How about roonlabs ability to use our data to produce legal effects that significantly effect users?

roonlabs may store enough PII and other pseudoanonymized data to identify a person as a likely racist (in the context of Schenker’s “white racial frame” of music theory). (I’ll use the term “PII key” to refer to PII or pseudoanonymized data or anonymized PII.)

Technically, you could do so if you keep the following information that would allow you to determine each of the data points in my previous message. (That is, if you keep the following information on your servers, even if only in logs, and the data isn’t kept solely in our local databases in a manner accessible only by our cores and not roonlabs.)
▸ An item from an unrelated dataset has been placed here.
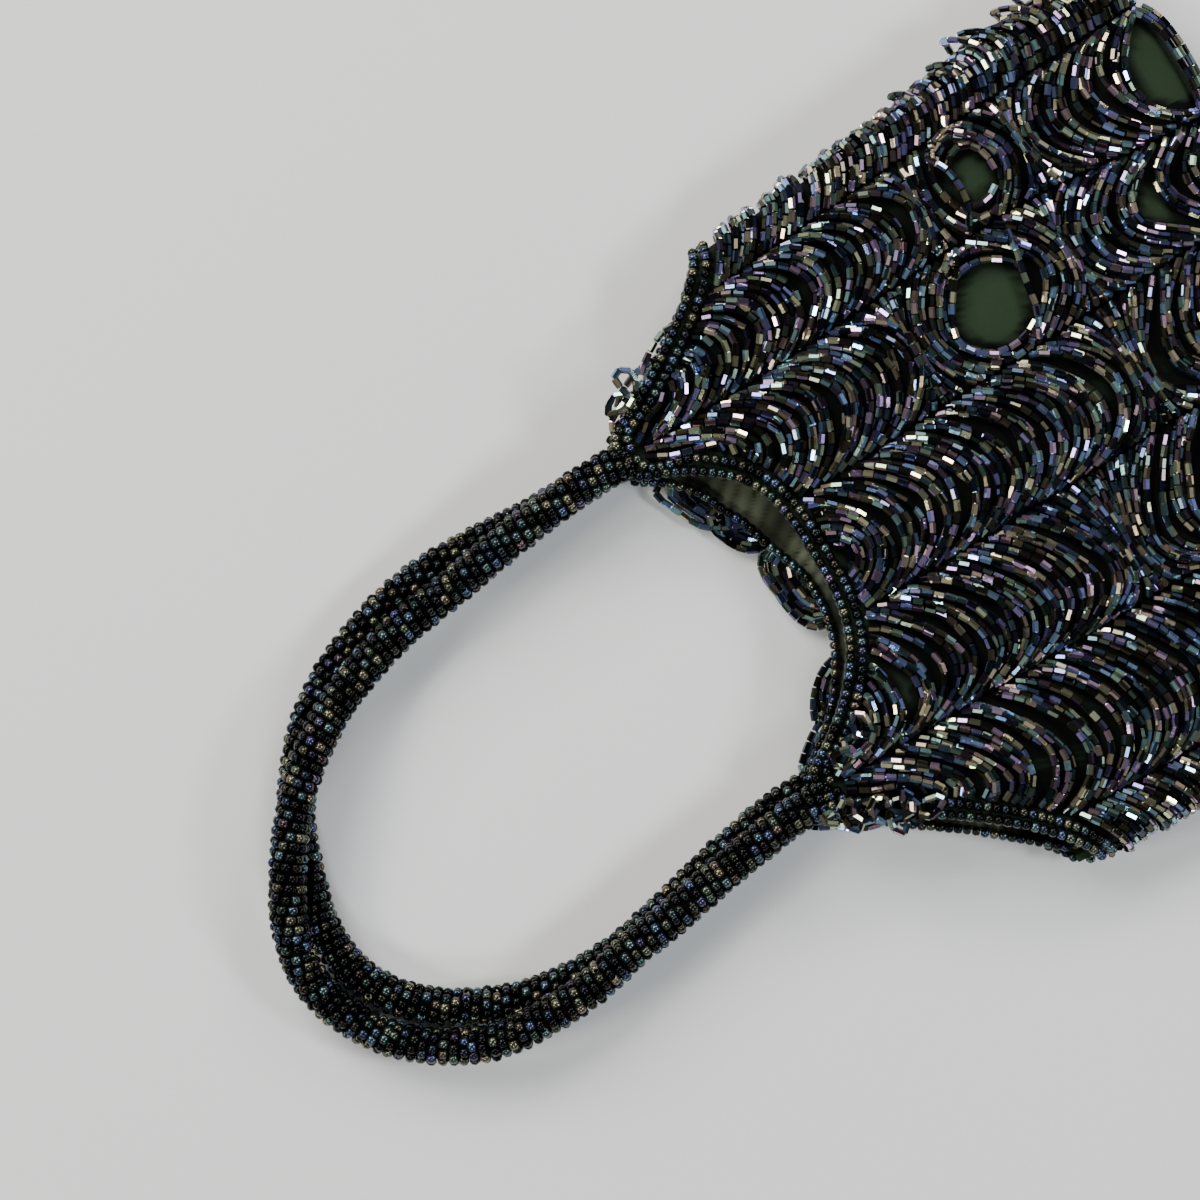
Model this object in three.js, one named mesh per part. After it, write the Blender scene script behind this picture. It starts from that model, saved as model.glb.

  1. [classical music listener] Store every album metadata request by each user along with a PII key, or stored in taste profiles with a PII key.
  2. [wealthy demographic] Store every subscription and subscription type by user. Also, inference by probing every streaming endpoint device model (price) used with roon, and probably every computer device accessed by roon. By storing geographic location for your contractual obligations to third parties, roonlabs can also determine our neighborhoods and house values.
  3. [music theorist] Store every radio station listened to by each user along with a PII key.
  4. [controversial poster] Store the association between every forum login and a PII key.

When you “process and cross-reference” information about our music collections on your servers, you could retain that information or any derivative information along with PII keys. The musical taste profiles you build could contain PII keys.

Which of the above data contain PII keys, which do you keep, and which can I have you delete per GDPR?

Thanks,
- Eric

It’s unclear if we can do the above, and without further legal guidance, I’m unwilling to entertain such complicated theoreticals.

However, if you delete your account and change your PII, we won’t associate it because we don’t have it.